ハイバイ「ヒッキー・ソトニデテミターノ」東京芸術劇場シアターイースト(若干ネタばれあり)
<2018年2月21日(水)夜>
引きこもりを外に出す支援センターで働く女と男。男はかつて自分も引きこもりだった経験があり、女の担当で外に出るようになってからセンターで働いている。現在担当しているのは、10年間引きこもって親が顔を見せると暴れる男性と、28年間引きこもって社会に出るためにきっちり振舞うことを勉強している男性。支援センターの持つ寮に入ることを親に提案し、本人にそこに入ってもらうまでがまず一苦労。
岩井秀人自身をモデルにした役が出てくるヒッキーシリーズの、3本目かな、自分はシリーズ初見。初演は吹越満が演じた役を岩井秀人本人が演じての再演。男の昔話を入れた3人というか3家族の話を描く。描かれる内容は面白くて笑わせるけど嗤わない。
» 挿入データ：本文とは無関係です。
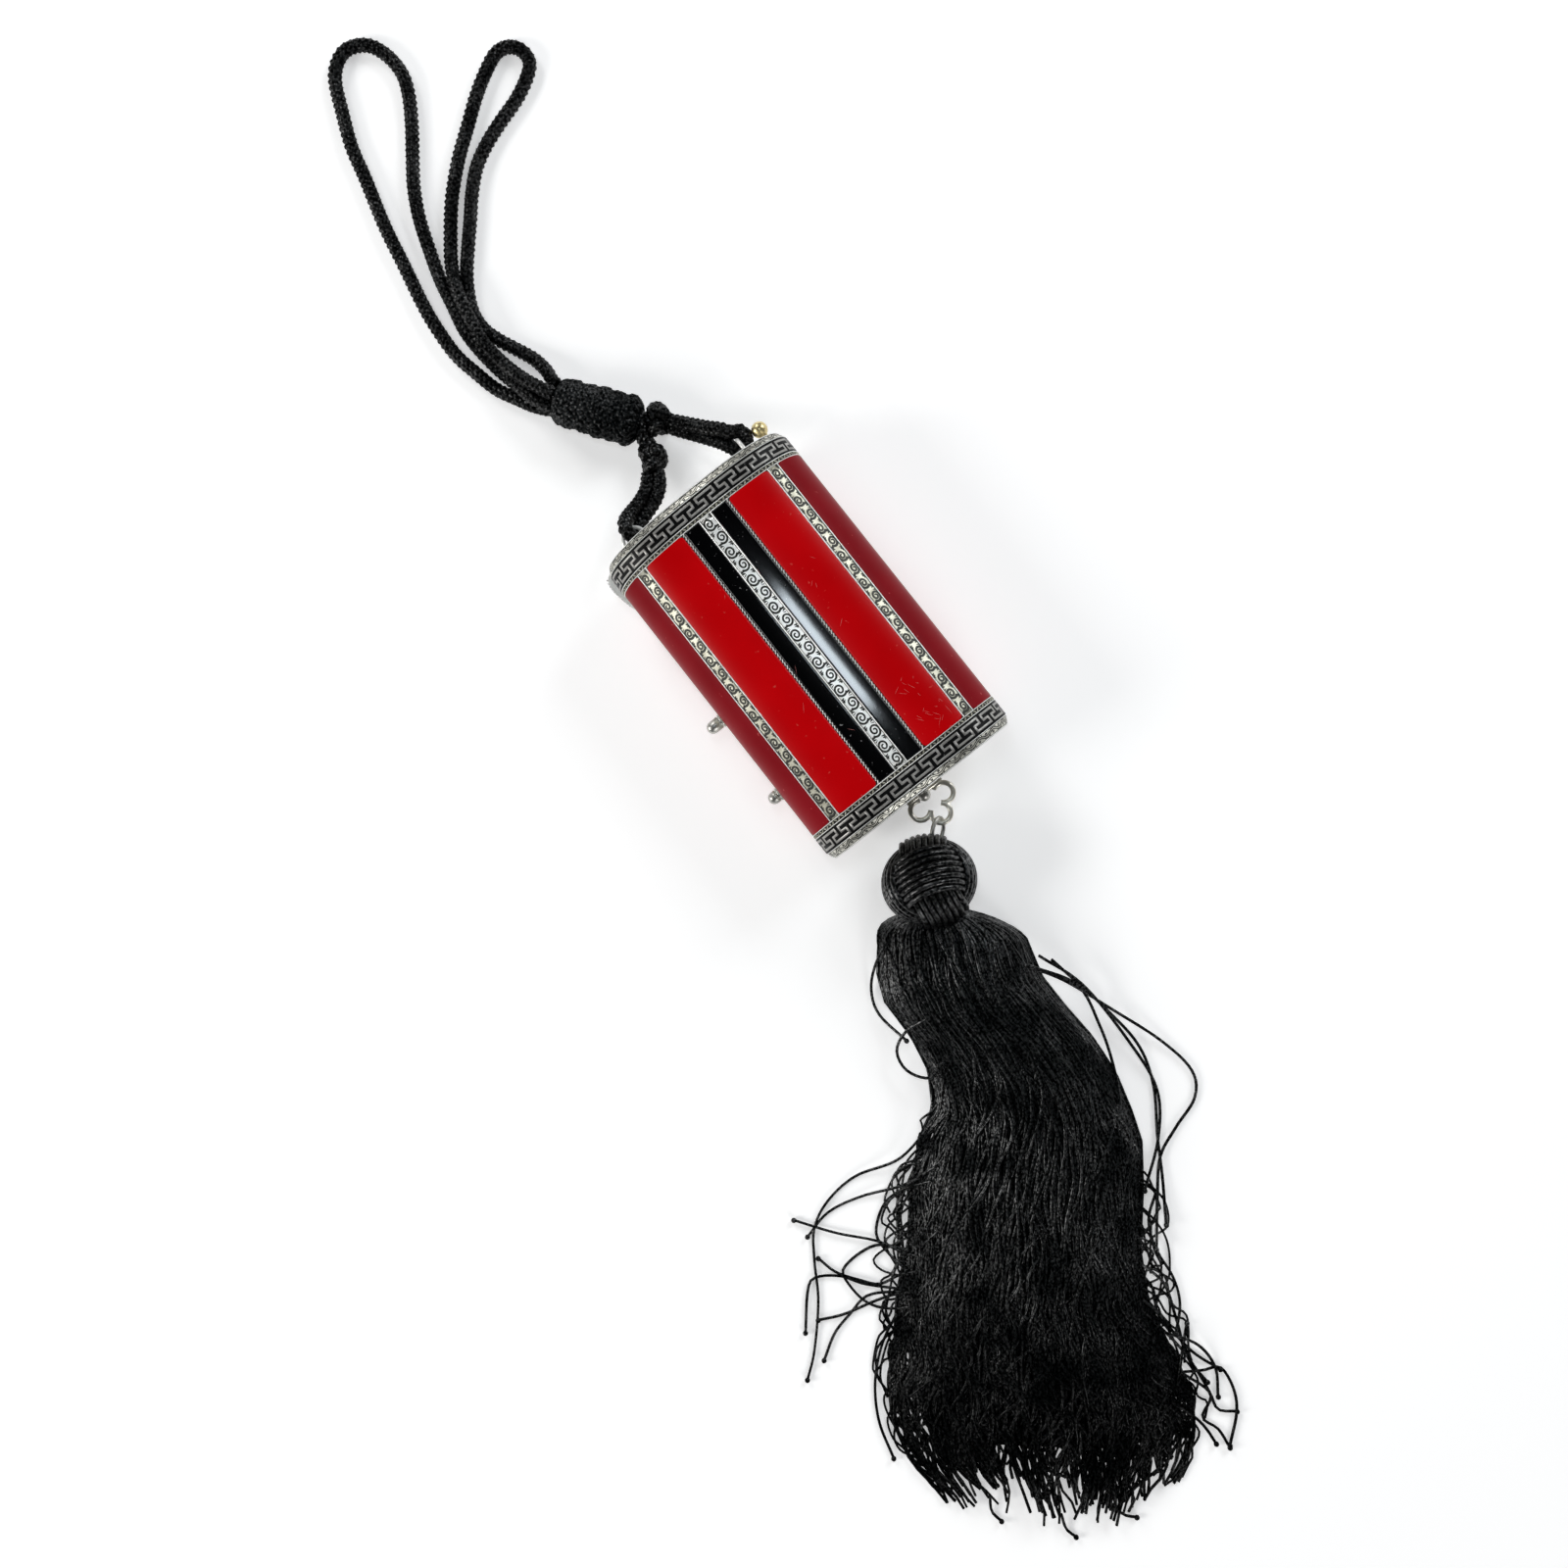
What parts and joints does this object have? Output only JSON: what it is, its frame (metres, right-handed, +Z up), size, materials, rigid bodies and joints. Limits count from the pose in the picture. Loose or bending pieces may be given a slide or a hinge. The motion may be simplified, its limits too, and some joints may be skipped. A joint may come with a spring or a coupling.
{
  "type": "vanity case",
  "caption": "Oval silver vanity case with red and black enamel, a Greek key band at each end, a black silk wrist cord and a long silk tassel.",
  "frame": {"origin": "middle of the small flat under the case, on the surface it lies on", "axes": "+Y along the case from the tassel end to the cord end, +Z up through the front cover, +X to the side with the gold knob"},
  "size_m": [0.1298, 0.3732, 0.0289],
  "materials": {
    "silver": "engraved silver, darkened in the recesses",
    "red_enamel": "glossy enamel with fine wear scratches",
    "black_enamel": "glossy enamel",
    "gold": "polished gold",
    "silk": "braided and twisted silk with a soft sheen"
  },
  "bodies": {
    "root": {"front_cover": "silver", "case_body": "silver", "side_button_upper": "silver", "side_button_lower": "silver", "end_button": "silver", "cord_ring_left": "silver", "cord_ring_right": "silver", "tassel_hanger": "silver", "tassel_ring": "silver", "red_panel_left": "red_enamel", "red_panel_right": "red_enamel", "red_panel_back": "red_enamel", "side_panel_front_left": "red_enamel", "side_panel_front_right": "red_enamel", "side_panel_back_left": "red_enamel", "side_panel_back_right": "red_enamel", "black_panel_left": "black_enamel", "black_panel_right": "black_enamel", "key_band_front_cord_end": "black_enamel", "key_band_front_tassel_end": "black_enamel", "key_band_back_cord_end": "black_enamel", "key_band_back_tassel_end": "black_enamel", "gold_knob": "gold", "tassel_ball": "silk", "tassel_skirt": "silk", "wrist_loop_left": "silk", "wrist_loop_right": "silk", "strap_left": "silk", "strap_right": "silk", "slide_knot": "silk", "small_knot_left": "silk", "small_knot_right": "silk"}
  },
  "joints": []
}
家族との関係が甘えにも支えにもなって、突き放したはずが上手くいって、安心したと思ったら悲劇が待つところの難しさ。
支援センターの女を演じたチャン・リーメイのプロとして諦めないけど適度に距離を取る感じと、元引きこもりとして他人との応対もいまいちな男を演じる岩井秀人の距離の近さとの差が生むでこぼこコンビがやっぱり核。終盤、引きこもりから外に出た初日にひどい目にあった男がその後に外に出られるようになったことを指して、なぜあの体験の後で外に出られるようになったのかわからない、引きこもりの人間が外に出たほうがいいと言えるのかと突っかかる女にわかりますよと男が返す場面、あの場面の良さを伝えたい。双方のそこまでの立居振舞を思い返させてくれる仕上がりだった。ただそれとは別に、古舘寛治演じる引きこもりの役。きっちりしていないといけないと信じて道を訊かれたときの練習をする場面、あれには心を打たれた。
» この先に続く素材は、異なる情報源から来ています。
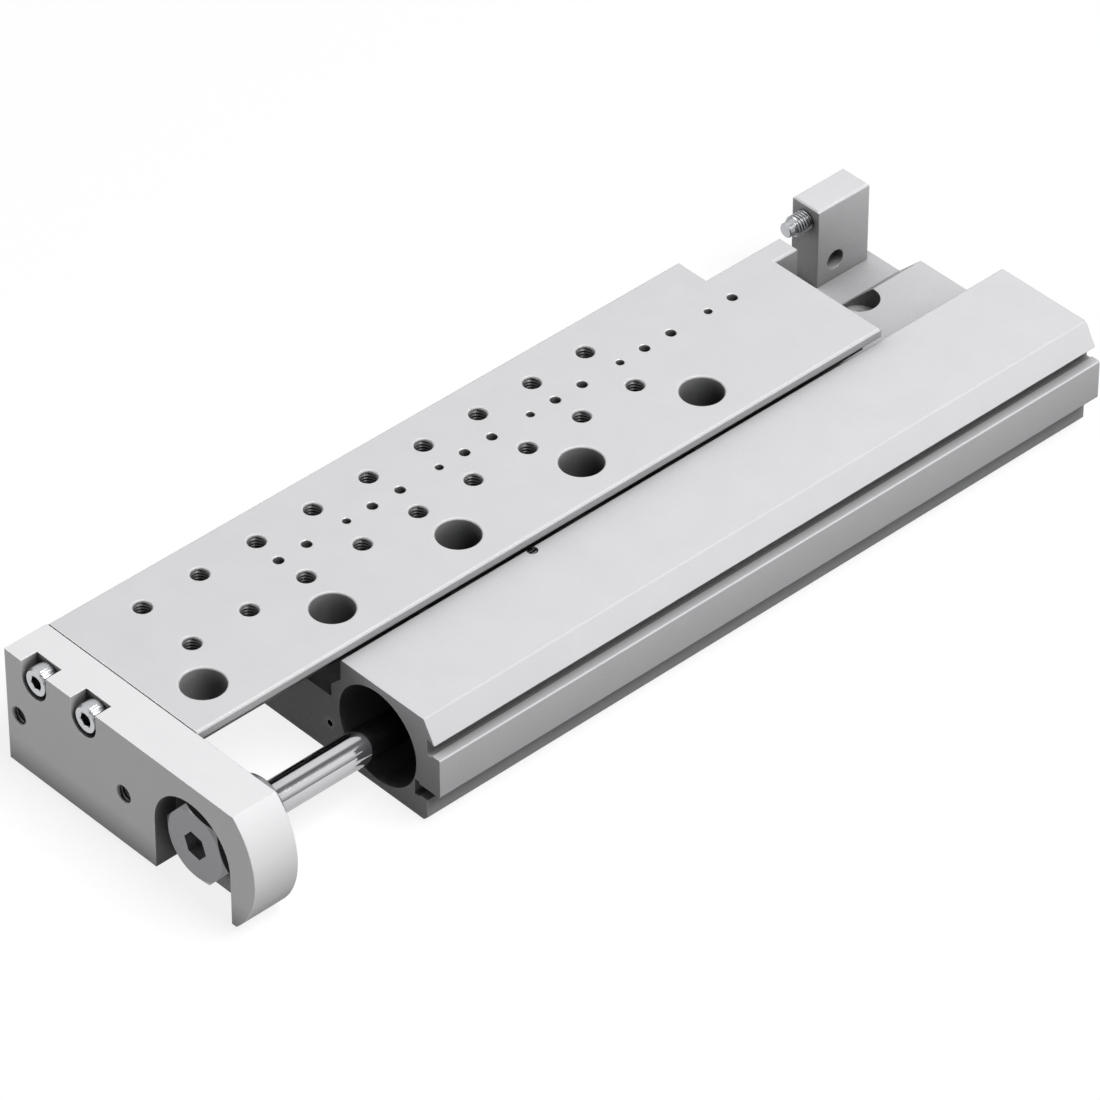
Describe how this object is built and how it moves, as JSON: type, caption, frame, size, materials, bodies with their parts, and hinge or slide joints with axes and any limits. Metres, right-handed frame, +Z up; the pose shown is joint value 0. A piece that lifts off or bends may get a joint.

ポップだけどとっちらかった小道具(でも全部活用される)をあしらいつつ、外に出られない役を囲いの中に、それを見守る家族を囲い美術の周囲に配して、枠の中に入っているかどうかを表す単純だけどよく出来た美術が見事。まったく切れ目無しで3人3家族の場面を切替ながら続けていく演出。あれはやっぱり高度な技術の粋なのではないかと思うけど、何が高度かわからないのは相変わらず。役者の切替かな。難癖をつければ、ラスト感が薄く終わってしまった最後の場面(音楽を使いたくなければ照明で変化をつけてもよかったのでは)と、相対的に出番が減って能島瑞穂を使い倒せなかったこと、両方のもったいなさ。
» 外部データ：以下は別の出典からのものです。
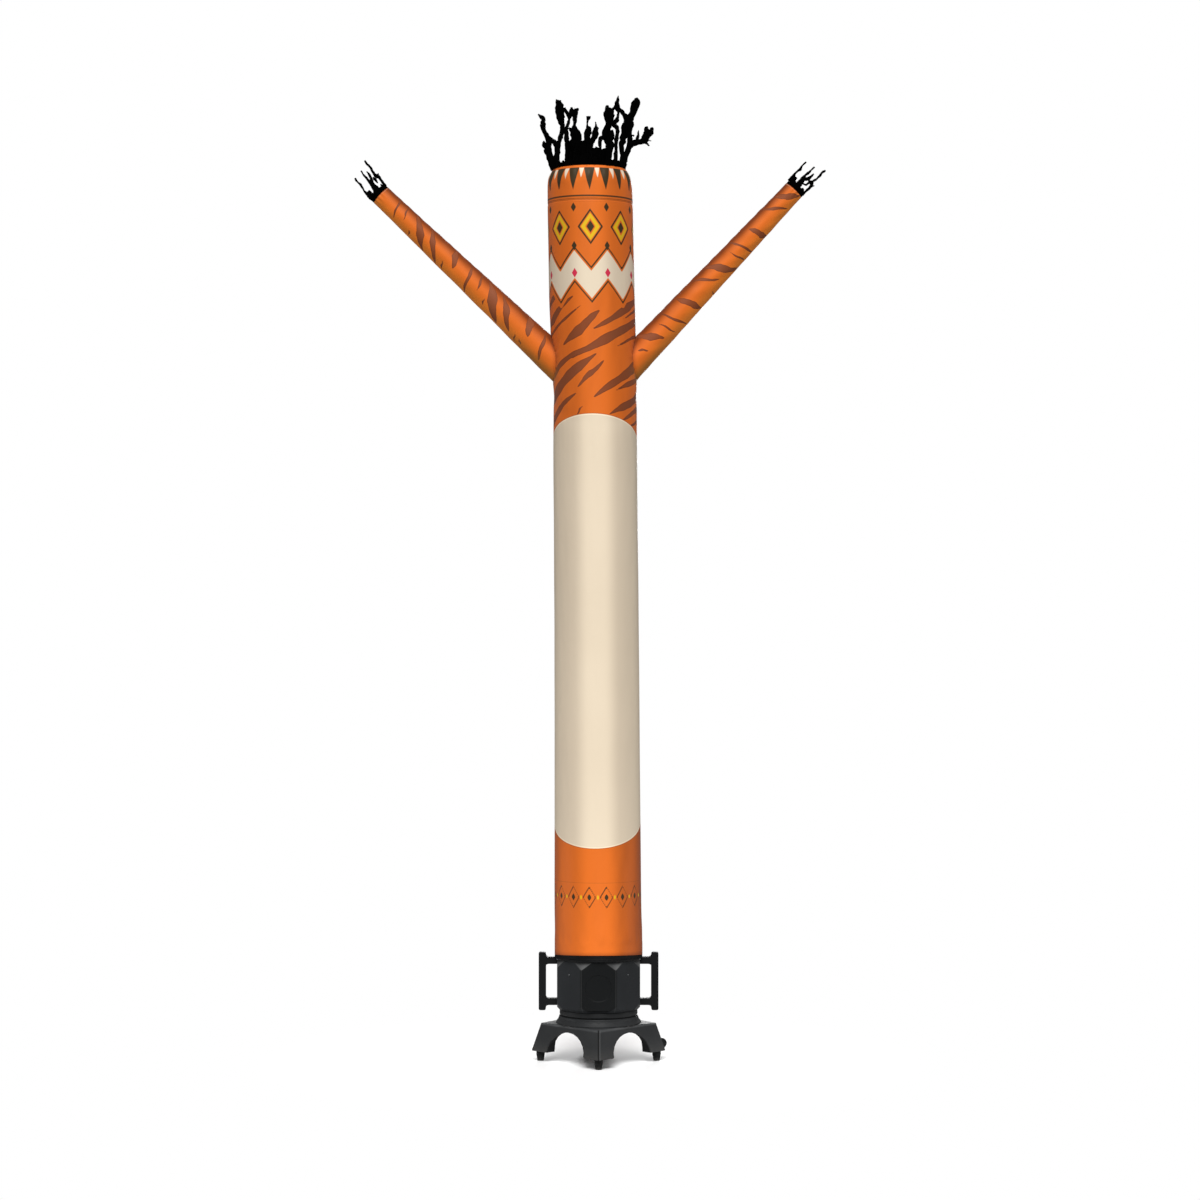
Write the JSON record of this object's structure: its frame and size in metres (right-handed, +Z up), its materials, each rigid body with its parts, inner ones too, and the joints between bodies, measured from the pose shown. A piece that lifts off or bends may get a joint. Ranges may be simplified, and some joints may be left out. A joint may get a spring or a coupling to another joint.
{
  "type": "inflatable air dancer with its floor blower",
  "caption": "Tall blown-up nylon tube figure with a tiger print, raised tapered arms and ragged black hair and hands, held upright on a black octagonal floor blower on an arched base.",
  "frame": {"origin": "on the floor under the middle of the spread arms, 30 mm to the left of the blower's axis", "axes": "+Z up along the tube, the printed front faces -Y, +X to the right seen from the front"},
  "size_m": [1.6388, 0.4666, 3.3582],
  "materials": {
    "orange_cloth": "printed ripstop nylon, low sheen",
    "black_cloth": "black nylon, cut ragged",
    "charcoal_plastic": "satin moulded plastic",
    "black_plastic": "satin moulded plastic",
    "black_rubber": "matt"
  },
  "bodies": {
    "root": {"tube_body": "orange_cloth", "tube_chest": "orange_cloth", "tube_head": "orange_cloth", "head_cap": "orange_cloth", "arm_left": "orange_cloth", "arm_right": "orange_cloth", "hair_fringe": "black_cloth", "hand_fringe_left": "black_cloth", "hand_fringe_right": "black_cloth", "outlet_ring": "black_plastic", "fan_drum": "charcoal_plastic", "neck_ring": "charcoal_plastic", "blower_base": "charcoal_plastic", "handle_left": "black_plastic", "handle_right": "black_plastic", "cord_gland": "black_rubber", "foot_front": "black_rubber", "foot_right": "black_rubber", "foot_back": "black_rubber", "foot_left": "black_rubber"}
  },
  "joints": []
}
当日パンフに書かれていた文章が素晴らしかったので一部引用。本当、こういう芝居だった。時間があればもう1回観たかった。そして他のヒッキーシリーズをぜひ観たい。
「世界の正しさ(ありかた)に勝てない人達」
たぶん僕は彼らを、心の中でそう名付けていました。感覚として。でもそれはたぶん、間違っています。僕は外に出たから、そのことを盾に「勝てない人達」と言っています。
部屋の中にいた頃の僕は、外に出て楽しそうにしている友人達を間違いなく「世界に抗うのをやめた人達」と思っていました。
その両方を描く必要が、僕にはあると思っています。